Petitioners contend that respondent's rejection of their OIC while a motion for reconsideration was pending before the Court was an abuse of discretion. We disagree.
The granting of a motion to reconsider rests in the discretion of the Court. Louisville & Nashville R. Co. v. Commissioner , 641 F.2d 435, 443-444 (6th Cir. 1981), affg. on this issue and revg. on other issues 66 T.C. 962 (1976); Estate of Halas v. Commissioner , 94 T.C. 570, 574 (1990); Vaughn v. Commissioner , 87 T.C. 164, 166-167 (1986). Motions to reconsider will not be granted unless unusual circumstances or substantial error is shown. Estate of Halas v. Commissioner , supra at 574; Vaughn v.
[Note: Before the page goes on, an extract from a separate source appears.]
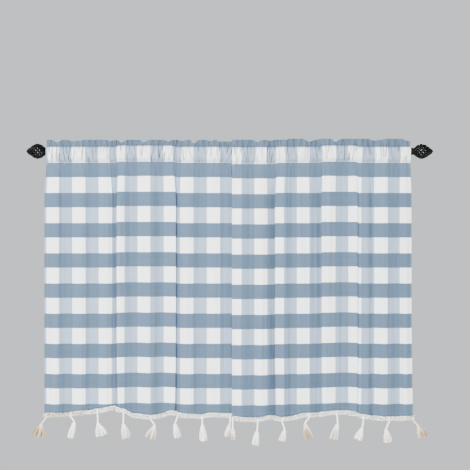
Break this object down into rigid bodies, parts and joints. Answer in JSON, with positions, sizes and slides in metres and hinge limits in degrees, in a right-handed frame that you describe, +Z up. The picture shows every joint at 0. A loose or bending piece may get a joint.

Commissioner , supra at 167. Petitioners submitted their offer-in-compromise to respondent on November 15, 2005. However, they failed to respond to respondent's repeated requests for additional information. In April 2006, petitioners requested an extension until August 15, 2006, so that petitioner could file his 2005 income tax return. The Court was not persuaded that petitioners were entitled to an extension of any deadlines related to respondent's processing of the OIC and denied their motion. In the interim, respondent rejected petitioners' OIC.
We have no reason to believe that an extension to August would have changed the disposition of petitioners' offer-in-compromise. The reason for the requested extension was to file petitioner's 2005 income tax return. However, the filing of petitioner's 2005 income tax return was not a requirement of respondent's acceptance of the offer. The OS knew that petitioner had requested an extension for filing his 2005 taxes. The information that the OS needed, however, had to do with additional information to verify and confirm the data on the submitted OIC. Therefore, it was not an abuse of discretion to reject petitioners' OIC on account of their failure to submit additional information before the Court ruled on petitioners' pending motion for reconsideration.
We conclude that respondent may proceed with collection of petitioners' tax liabilities for 1985-89 and 1991-2001 because respondent's rejection of petitioners' offer-in-compromise was not an abuse of discretion.
Decision will be entered for respondent.